### [DATASET CONTENT]

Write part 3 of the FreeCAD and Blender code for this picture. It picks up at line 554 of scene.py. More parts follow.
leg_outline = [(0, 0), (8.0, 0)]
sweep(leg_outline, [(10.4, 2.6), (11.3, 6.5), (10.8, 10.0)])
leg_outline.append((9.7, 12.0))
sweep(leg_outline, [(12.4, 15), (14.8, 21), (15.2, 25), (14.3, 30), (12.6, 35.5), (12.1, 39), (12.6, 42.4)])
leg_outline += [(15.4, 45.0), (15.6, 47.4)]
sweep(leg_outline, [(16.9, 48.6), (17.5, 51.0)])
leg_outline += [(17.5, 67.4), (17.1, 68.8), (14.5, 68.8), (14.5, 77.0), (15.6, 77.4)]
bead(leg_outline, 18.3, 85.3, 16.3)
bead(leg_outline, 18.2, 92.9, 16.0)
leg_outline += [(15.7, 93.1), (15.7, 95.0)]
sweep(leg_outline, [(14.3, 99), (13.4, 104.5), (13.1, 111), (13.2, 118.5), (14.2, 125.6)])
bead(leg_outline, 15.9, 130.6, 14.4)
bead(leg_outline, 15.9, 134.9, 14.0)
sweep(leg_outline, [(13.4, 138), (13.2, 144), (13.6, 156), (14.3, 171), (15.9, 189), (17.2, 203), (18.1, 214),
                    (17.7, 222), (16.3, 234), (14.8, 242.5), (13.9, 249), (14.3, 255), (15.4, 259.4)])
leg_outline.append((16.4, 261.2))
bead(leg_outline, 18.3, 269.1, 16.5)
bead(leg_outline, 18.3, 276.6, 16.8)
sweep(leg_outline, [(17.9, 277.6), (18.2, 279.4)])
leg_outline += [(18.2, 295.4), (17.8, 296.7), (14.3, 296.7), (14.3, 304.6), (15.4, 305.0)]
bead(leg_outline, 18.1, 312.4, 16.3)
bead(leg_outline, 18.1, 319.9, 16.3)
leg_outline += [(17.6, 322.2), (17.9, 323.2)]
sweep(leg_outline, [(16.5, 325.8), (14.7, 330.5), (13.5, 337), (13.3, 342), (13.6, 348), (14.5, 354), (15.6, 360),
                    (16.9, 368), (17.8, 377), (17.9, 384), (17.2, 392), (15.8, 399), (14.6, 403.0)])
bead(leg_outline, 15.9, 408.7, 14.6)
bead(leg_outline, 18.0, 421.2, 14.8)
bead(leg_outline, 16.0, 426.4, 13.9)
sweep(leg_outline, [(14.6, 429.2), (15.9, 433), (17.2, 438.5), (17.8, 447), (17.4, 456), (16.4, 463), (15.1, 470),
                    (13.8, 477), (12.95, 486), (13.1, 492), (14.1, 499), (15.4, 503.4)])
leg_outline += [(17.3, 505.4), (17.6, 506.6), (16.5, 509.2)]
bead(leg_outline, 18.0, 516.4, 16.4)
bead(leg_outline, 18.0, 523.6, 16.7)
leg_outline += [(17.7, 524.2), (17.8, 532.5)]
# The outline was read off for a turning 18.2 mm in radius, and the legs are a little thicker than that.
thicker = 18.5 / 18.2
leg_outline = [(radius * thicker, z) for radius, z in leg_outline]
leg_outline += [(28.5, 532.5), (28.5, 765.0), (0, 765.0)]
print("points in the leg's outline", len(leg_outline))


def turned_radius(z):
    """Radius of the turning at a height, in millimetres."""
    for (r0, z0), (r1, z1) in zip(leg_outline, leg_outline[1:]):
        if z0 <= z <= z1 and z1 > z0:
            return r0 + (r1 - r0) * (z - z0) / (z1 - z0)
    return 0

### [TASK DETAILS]
Output the whole listing above again, word for word.

### [FINAL RESULT]
Write part 3 of the FreeCAD and Blender code for this picture. It picks up at line 554 of scene.py. More parts follow.
leg_outline = [(0, 0), (8.0, 0)]
sweep(leg_outline, [(10.4, 2.6), (11.3, 6.5), (10.8, 10.0)])
leg_outline.append((9.7, 12.0))
sweep(leg_outline, [(12.4, 15), (14.8, 21), (15.2, 25), (14.3, 30), (12.6, 35.5), (12.1, 39), (12.6, 42.4)])
leg_outline += [(15.4, 45.0), (15.6, 47.4)]
sweep(leg_outline, [(16.9, 48.6), (17.5, 51.0)])
leg_outline += [(17.5, 67.4), (17.1, 68.8), (14.5, 68.8), (14.5, 77.0), (15.6, 77.4)]
bead(leg_outline, 18.3, 85.3, 16.3)
bead(leg_outline, 18.2, 92.9, 16.0)
leg_outline += [(15.7, 93.1), (15.7, 95.0)]
sweep(leg_outline, [(14.3, 99), (13.4, 104.5), (13.1, 111), (13.2, 118.5), (14.2, 125.6)])
bead(leg_outline, 15.9, 130.6, 14.4)
bead(leg_outline, 15.9, 134.9, 14.0)
sweep(leg_outline, [(13.4, 138), (13.2, 144), (13.6, 156), (14.3, 171), (15.9, 189), (17.2, 203), (18.1, 214),
                    (17.7, 222), (16.3, 234), (14.8, 242.5), (13.9, 249), (14.3, 255), (15.4, 259.4)])
leg_outline.append((16.4, 261.2))
bead(leg_outline, 18.3, 269.1, 16.5)
bead(leg_outline, 18.3, 276.6, 16.8)
sweep(leg_outline, [(17.9, 277.6), (18.2, 279.4)])
leg_outline += [(18.2, 295.4), (17.8, 296.7), (14.3, 296.7), (14.3, 304.6), (15.4, 305.0)]
bead(leg_outline, 18.1, 312.4, 16.3)
bead(leg_outline, 18.1, 319.9, 16.3)
leg_outline += [(17.6, 322.2), (17.9, 323.2)]
sweep(leg_outline, [(16.5, 325.8), (14.7, 330.5), (13.5, 337), (13.3, 342), (13.6, 348), (14.5, 354), (15.6, 360),
                    (16.9, 368), (17.8, 377), (17.9, 384), (17.2, 392), (15.8, 399), (14.6, 403.0)])
bead(leg_outline, 15.9, 408.7, 14.6)
bead(leg_outline, 18.0, 421.2, 14.8)
bead(leg_outline, 16.0, 426.4, 13.9)
sweep(leg_outline, [(14.6, 429.2), (15.9, 433), (17.2, 438.5), (17.8, 447), (17.4, 456), (16.4, 463), (15.1, 470),
                    (13.8, 477), (12.95, 486), (13.1, 492), (14.1, 499), (15.4, 503.4)])
leg_outline += [(17.3, 505.4), (17.6, 506.6), (16.5, 509.2)]
bead(leg_outline, 18.0, 516.4, 16.4)
bead(leg_outline, 18.0, 523.6, 16.7)
leg_outline += [(17.7, 524.2), (17.8, 532.5)]
# The outline was read off for a turning 18.2 mm in radius, and the legs are a little thicker than that.
thicker = 18.5 / 18.2
leg_outline = [(radius * thicker, z) for radius, z in leg_outline]
leg_outline += [(28.5, 532.5), (28.5, 765.0), (0, 765.0)]
print("points in the leg's outline", len(leg_outline))


def turned_radius(z):
    """Radius of the turning at a height, in millimetres."""
    for (r0, z0), (r1, z1) in zip(leg_outline, leg_outline[1:]):
        if z0 <= z <= z1 and z1 > z0:
            return r0 + (r1 - r0) * (z - z0) / (z1 - z0)
    return 0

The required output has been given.